KneadData — Need clarification on the exact input file names used at each internal step

Hello, I would like clarification about the exact input FASTQ files that KneadData passes into each internal step.

I know the overall workflow is something like:

  1. (if input is .gz) decompress

  2. reformat sequence identifiers

  3. trimming (Trimmomatic)

  4. decontamination (Bowtie2)

  5. (optional) repeated remove – second decontamination step

However, I’m trying to understand which exact intermediate files (with filenames) are used as the input to each stage.

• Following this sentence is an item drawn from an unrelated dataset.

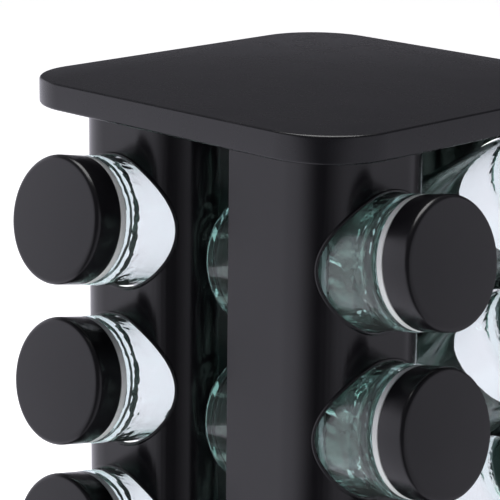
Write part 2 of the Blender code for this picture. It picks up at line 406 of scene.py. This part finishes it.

Each step creates a file (sometimes temporary) that is used as input for the next. All files are the input basename + “_kneaddata_”:

  1. Decompression: Temporary files with the prefix “decompressed_”
  2. Reformat identifiers: Temporary files with the prefix “reformatted_identifiers”
  3. Trim: Files with the suffix “.trimmed.fastq”. For paired end files, “pair1” is used for files which have mates and “orphan1” is used for those which do not after trimming
  4. TRF: Files with the suffix “.repeats.removed.fastq”
  5. Decontam: Contaminant read files with the database name e.g. “demo_db_bowtie2_contam” and cleaned output just with “_kneaddata.fastq”. For paired end input, “paired_1.fastq” for paired files and “unmatched_1.fastq” for orphan files from the previous step.